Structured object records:
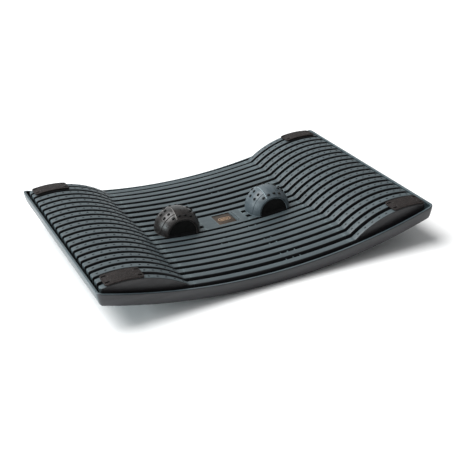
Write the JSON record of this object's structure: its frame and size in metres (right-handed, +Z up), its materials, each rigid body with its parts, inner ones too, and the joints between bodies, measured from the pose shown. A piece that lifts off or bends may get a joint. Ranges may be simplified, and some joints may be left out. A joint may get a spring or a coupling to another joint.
{
  "type": "balance board",
  "caption": "Rocking balance board for standing: curved tray, ribbed deck with two raised foot pillows, rubber corner pads and lift-off massage domes.",
  "frame": {"origin": "on the floor under the middle of the board, where the rocker touches it", "axes": "+X along the board's length, its rocking direction; +Y across it; +Z up"},
  "size_m": [0.505, 0.35, 0.0648],
  "materials": {
    "tray_plastic": "moulded, fine spark-eroded grain",
    "deck_plastic": "moulded, satin",
    "runner_rubber": "matte",
    "stud_rubber": "matte",
    "pad_rubber": "matte, grained",
    "badge_metal": "brushed, lacquered",
    "fastener_steel": "zinc plated",
    "rivet_steel": "polished",
    "dome_dark": "satin gloss",
    "dome_blue": "satin gloss",
    "dome_core_rubber": "matte",
    "dome_base_plastic": "matte"
  },
  "bodies": {
    "board": {"base_tray": "tray_plastic", "runner_strip_front": "runner_rubber", "runner_strip_back": "runner_rubber", "deck_screws": "fastener_steel", "top_deck": "deck_plastic", "left_pillow": "deck_plastic", "right_pillow": "deck_plastic", "left_studs": "stud_rubber", "right_studs": "stud_rubber", "badge_plate": "badge_metal", "grip_pad_front_left": "pad_rubber", "grip_pad_front_right": "pad_rubber", "grip_pad_back_left": "pad_rubber", "grip_pad_back_right": "pad_rubber", "pad_rivets": "rivet_steel"},
    "left_dome": {"left_dome_shell": "dome_dark", "left_dome_core": "dome_core_rubber", "left_dome_base": "dome_base_plastic", "left_dome_screws": "fastener_steel"},
    "right_dome": {"right_dome_shell": "dome_blue", "right_dome_core": "dome_core_rubber", "right_dome_base": "dome_base_plastic", "right_dome_screws": "fastener_steel"}
  },
  "joints": [
    {"name": "left_dome_lift", "type": "slide", "parent": "board", "child": "left_dome", "axis": [0.0744, 0, 0.9972], "range_m": [0, 0.03]},
    {"name": "right_dome_lift", "type": "slide", "parent": "board", "child": "right_dome", "axis": [-0.0744, 0, 0.9972], "range_m": [0, 0.03]}
  ]
}
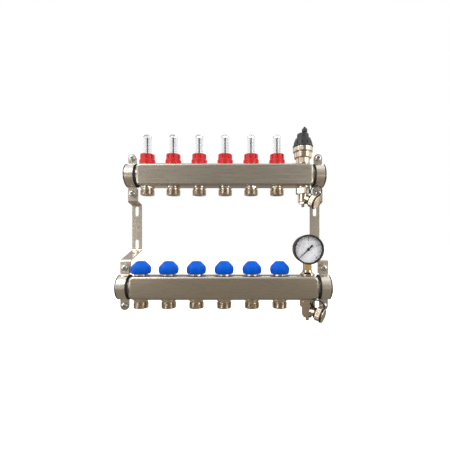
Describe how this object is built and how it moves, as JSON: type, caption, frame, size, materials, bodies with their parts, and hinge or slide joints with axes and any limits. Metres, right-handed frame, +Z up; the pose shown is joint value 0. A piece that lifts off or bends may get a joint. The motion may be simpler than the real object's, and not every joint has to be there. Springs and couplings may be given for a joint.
{
  "type": "underfloor heating manifold",
  "caption": "Wall-mounted manifold of two steel bars: supply bar with clear flow meters and an air vent, return bar with domed hand valves and a pressure gauge, capped drain on each.",
  "frame": {"origin": "on the wall plane at the middle port, midway between the two bars", "axes": "+X along the bars towards the gauge, +Y into the wall, +Z up"},
  "size_m": [0.382, 0.0885, 0.3638],
  "materials": {
    "bar_steel": "brushed stainless sheet, soft highlights",
    "strip_steel": "bright rolled strip",
    "fastener_steel": "zinc plated screws and nuts",
    "nickel_brass": "warm nickel plating on turned brass",
    "raw_brass": "turned brass",
    "pin_steel": "ground steel",
    "spring_wire": "dark spring wire",
    "red_plastic": "moulded, slightly glossy",
    "blue_plastic": "moulded, satin",
    "black_plastic": "moulded, matt",
    "float_black": "moulded",
    "float_plastic": "moulded",
    "clear_tube": "clear moulded tube with a printed scale",
    "clear_window": "clear flat window",
    "liner_rubber": "black rubber",
    "seal_rubber": "black rubber",
    "strap_rubber": "black flexible strap",
    "gauge_black": "black enamel",
    "dial_white": "white dial with plain black marks",
    "pointer_black": "black"
  },
  "bodies": {
    "root": {"supply_bar": "bar_steel", "return_bar": "bar_steel", "wall_brackets": "strip_steel", "clamp_halves": "strip_steel", "clamp_liners": "liner_rubber", "clamp_bolts": "fastener_steel", "clamp_nuts": "fastener_steel", "outlet_nipples": "nickel_brass", "o_rings": "seal_rubber", "flow_meter_bodies": "raw_brass", "sight_glasses": "clear_tube", "float_springs": "spring_wire", "valve_inserts": "nickel_brass", "valve_glands": "raw_brass", "valve_springs": "spring_wire", "vent_body": "nickel_brass", "vent_cover": "black_plastic", "gauge_adapter": "nickel_brass", "gauge_socket": "raw_brass", "gauge_case": "gauge_black", "gauge_bezel": "gauge_black", "gauge_lens": "clear_window", "gauge_dial": "dial_white", "bourdon_tube": "raw_brass", "gauge_movement": "raw_brass", "drain_bodies": "nickel_brass", "drain_straps": "strap_rubber"},
    "flow_dial_1": {"flow_dial_1": "red_plastic"},
    "flow_float_1": {"flow_float_1": "float_black"},
    "flow_dial_2": {"flow_dial_2": "red_plastic"},
    "flow_float_2": {"flow_float_2": "float_black"},
    "flow_dial_3": {"flow_dial_3": "red_plastic"},
    "flow_float_3": {"flow_float_3": "float_black"},
    "flow_dial_4": {"flow_dial_4": "red_plastic"},
    "flow_float_4": {"flow_float_4": "float_black"},
    "flow_dial_5": {"flow_dial_5": "red_plastic"},
    "flow_float_5": {"flow_float_5": "float_black"},
    "flow_dial_6": {"flow_dial_6": "red_plastic"},
    "flow_float_6": {"flow_float_6": "float_black"},
    "valve_pin_1": {"valve_pin_1": "pin_steel"},
    "return_cap_1": {"return_cap_1": "blue_plastic"},
    "valve_pin_2": {"valve_pin_2": "pin_steel"},
    "return_cap_2": {"return_cap_2": "blue_plastic"},
    "valve_pin_3": {"valve_pin_3": "pin_steel"},
    "return_cap_3": {"return_cap_3": "blue_plastic"},
    "valve_pin_4": {"valve_pin_4": "pin_steel"},
    "return_cap_4": {"return_cap_4": "blue_plastic"},
    "valve_pin_5": {"valve_pin_5": "pin_steel"},
    "return_cap_5": {"return_cap_5": "blue_plastic"},
    "valve_pin_6": {"valve_pin_6": "pin_steel"},
    "return_cap_6": {"return_cap_6": "blue_plastic"},
    "vent_float": {"vent_float": "float_plastic"},
    "vent_lever": {"vent_lever": "float_plastic"},
    "vent_cap": {"vent_cap": "black_plastic"},
    "gauge_pointer": {"gauge_pointer": "pointer_black"},
    "gauge_sector": {"gauge_sector": "raw_brass"},
    "drain_spindle_supply": {"drain_spindle_supply": "nickel_brass"},
    "drain_cap_supply": {"drain_cap_supply": "nickel_brass"},
    "drain_spindle_return": {"drain_spindle_return": "nickel_brass"},
    "drain_cap_return": {"drain_cap_return": "nickel_brass"}
  },
  "joints": [
    {"name": "flow_dial_1_turn", "type": "hinge", "parent": "root", "child": "flow_dial_1", "pos_m": [-0.15, -0.025, 0.135], "axis": [0, 0, 1], "range_deg": [-900, 0]},
    {"name": "flow_float_1_slide", "type": "slide", "parent": "root", "child": "flow_float_1", "axis": [0, 0, 1], "range_m": [-0.02, 0], "deforming": ["float_springs"]},
    {"name": "flow_dial_2_turn", "type": "hinge", "parent": "root", "child": "flow_dial_2", "pos_m": [-0.1, -0.025, 0.135], "axis": [0, 0, 1], "range_deg": [-900, 0]},
    {"name": "flow_float_2_slide", "type": "slide", "parent": "root", "child": "flow_float_2", "axis": [0, 0, 1], "range_m": [-0.02, 0], "deforming": ["float_springs"]},
    {"name": "flow_dial_3_turn", "type": "hinge", "parent": "root", "child": "flow_dial_3", "pos_m": [-0.05, -0.025, 0.135], "axis": [0, 0, 1], "range_deg": [-900, 0]},
    {"name": "flow_float_3_slide", "type": "slide", "parent": "root", "child": "flow_float_3", "axis": [0, 0, 1], "range_m": [-0.02, 0], "deforming": ["float_springs"]},
    {"name": "flow_dial_4_turn", "type": "hinge", "parent": "root", "child": "flow_dial_4", "pos_m": [0, -0.025, 0.135], "axis": [0, 0, 1], "range_deg": [-900, 0]},
    {"name": "flow_float_4_slide", "type": "slide", "parent": "root", "child": "flow_float_4", "axis": [0, 0, 1], "range_m": [-0.02, 0], "deforming": ["float_springs"]},
    {"name": "flow_dial_5_turn", "type": "hinge", "parent": "root", "child": "flow_dial_5", "pos_m": [0.05, -0.025, 0.135], "axis": [0, 0, 1], "range_deg": [-900, 0]},
    {"name": "flow_float_5_slide", "type": "slide", "parent": "root", "child": "flow_float_5", "axis": [0, 0, 1], "range_m": [-0.02, 0], "deforming": ["float_springs"]},
    {"name": "flow_dial_6_turn", "type": "hinge", "parent": "root", "child": "flow_dial_6", "pos_m": [0.1, -0.025, 0.135], "axis": [0, 0, 1], "range_deg": [-900, 0]},
    {"name": "flow_float_6_slide", "type": "slide", "parent": "root", "child": "flow_float_6", "axis": [0, 0, 1], "range_m": [-0.02, 0], "deforming": ["float_springs"]},
    {"name": "valve_pin_1_slide", "type": "slide", "parent": "root", "child": "valve_pin_1", "axis": [0, 0, 1], "range_m": [-0.00275, 0], "deforming": ["valve_springs"]},
    {"name": "return_cap_1_turn", "type": "hinge", "parent": "valve_pin_1", "child": "return_cap_1", "pos_m": [-0.15, -0.06, -0.073], "axis": [0, 0, 1], "range_deg": [-648, 0]},
    {"name": "valve_pin_2_slide", "type": "slide", "parent": "root", "child": "valve_pin_2", "axis": [0, 0, 1], "range_m": [-0.00275, 0], "deforming": ["valve_springs"]},
    {"name": "return_cap_2_turn", "type": "hinge", "parent": "valve_pin_2", "child": "return_cap_2", "pos_m": [-0.1, -0.06, -0.073], "axis": [0, 0, 1], "range_deg": [-648, 0]},
    {"name": "valve_pin_3_slide", "type": "slide", "parent": "root", "child": "valve_pin_3", "axis": [0, 0, 1], "range_m": [-0.00275, 0], "deforming": ["valve_springs"]},
    {"name": "return_cap_3_turn", "type": "hinge", "parent": "valve_pin_3", "child": "return_cap_3", "pos_m": [-0.05, -0.06, -0.073], "axis": [0, 0, 1], "range_deg": [-648, 0]},
    {"name": "valve_pin_4_slide", "type": "slide", "parent": "root", "child": "valve_pin_4", "axis": [0, 0, 1], "range_m": [-0.00275, 0], "deforming": ["valve_springs"]},
    {"name": "return_cap_4_turn", "type": "hinge", "parent": "valve_pin_4", "child": "return_cap_4", "pos_m": [0, -0.06, -0.073], "axis": [0, 0, 1], "range_deg": [-648, 0]},
    {"name": "valve_pin_5_slide", "type": "slide", "parent": "root", "child": "valve_pin_5", "axis": [0, 0, 1], "range_m": [-0.00275, 0], "deforming": ["valve_springs"]},
    {"name": "return_cap_5_turn", "type": "hinge", "parent": "valve_pin_5", "child": "return_cap_5", "pos_m": [0.05, -0.06, -0.073], "axis": [0, 0, 1], "range_deg": [-648, 0]},
    {"name": "valve_pin_6_slide", "type": "slide", "parent": "root", "child": "valve_pin_6", "axis": [0, 0, 1], "range_m": [-0.00275, 0], "deforming": ["valve_springs"]},
    {"name": "return_cap_6_turn", "type": "hinge", "parent": "valve_pin_6", "child": "return_cap_6", "pos_m": [0.1, -0.06, -0.073], "axis": [0, 0, 1], "range_deg": [-648, 0]},
    {"name": "vent_float_slide", "type": "slide", "parent": "root", "child": "vent_float", "axis": [0, 0, 1], "range_m": [-0.006, 0]},
    {"name": "vent_lever_tilt", "type": "hinge", "parent": "root", "child": "vent_lever", "pos_m": [0.142, -0.025, 0.16775], "axis": [0, 1, 0], "range_deg": [0, 23]},
    {"name": "vent_cap_turn", "type": "hinge", "parent": "root", "child": "vent_cap", "pos_m": [0.1533, -0.025, 0.188], "axis": [0, 0, 1], "range_deg": [0, 720]},
    {"name": "gauge_pointer_turn", "type": "hinge", "parent": "root", "child": "gauge_pointer", "pos_m": [0.15, -0.06, -0.0362], "axis": [0, 1, 0], "range_deg": [0, 270]},
    {"name": "gauge_sector_tilt", "type": "hinge", "parent": "root", "child": "gauge_sector", "pos_m": [0.16247, -0.06, -0.0434], "axis": [0, 1, 0], "range_deg": [-33.75, 0]},
    {"name": "drain_spindle_supply_turn", "type": "hinge", "parent": "root", "child": "drain_spindle_supply", "pos_m": [0.15, -0.025, 0.053], "axis": [0, 0, 1], "range_deg": [0, 720]},
    {"name": "drain_cap_supply_turn", "type": "hinge", "parent": "root", "child": "drain_cap_supply", "pos_m": [0.15, -0.025, 0.063], "axis": [0.7514, -0.5068, -0.4226], "range_deg": [0, 720]},
    {"name": "drain_spindle_return_turn", "type": "hinge", "parent": "root", "child": "drain_spindle_return", "pos_m": [0.15, -0.06, -0.155], "axis": [0, 0, 1], "range_deg": [0, 720]},
    {"name": "drain_cap_return_turn", "type": "hinge", "parent": "root", "child": "drain_cap_return", "pos_m": [0.15, -0.06, -0.145], "axis": [0.8044, -0.5426, -0.2419], "range_deg": [0, 720]}
  ],
  "couplings": [
    {"joint": "valve_pin_1_slide", "follows": "return_cap_1_turn", "m_per_rad": 0.00023873},
    {"joint": "valve_pin_2_slide", "follows": "return_cap_2_turn", "m_per_rad": 0.00023873},
    {"joint": "valve_pin_3_slide", "follows": "return_cap_3_turn", "m_per_rad": 0.00023873},
    {"joint": "valve_pin_4_slide", "follows": "return_cap_4_turn", "m_per_rad": 0.00023873},
    {"joint": "valve_pin_5_slide", "follows": "return_cap_5_turn", "m_per_rad": 0.00023873},
    {"joint": "valve_pin_6_slide", "follows": "return_cap_6_turn", "m_per_rad": 0.00023873},
    {"joint": "vent_lever_tilt", "follows": "vent_float_slide", "rad_per_m": -66.667},
    {"joint": "gauge_sector_tilt", "follows": "gauge_pointer_turn", "ratio": -0.125}
  ]
}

■ **What the exercise asks**
Return a copy of every line that includes the word "each".

■ **Finished answer**
Write the JSON record of this object's structure: its frame and size in metres (right-handed, +Z up), its materials, each rigid body with its parts, inner ones too, and the joints between bodies, measured from the pose shown. A piece that lifts off or bends may get a joint. Ranges may be simplified, and some joints may be left out. A joint may get a spring or a coupling to another joint.
  "caption": "Wall-mounted manifold of two steel bars: supply bar with clear flow meters and an air vent, return bar with domed hand valves and a pressure gauge, capped drain on each.",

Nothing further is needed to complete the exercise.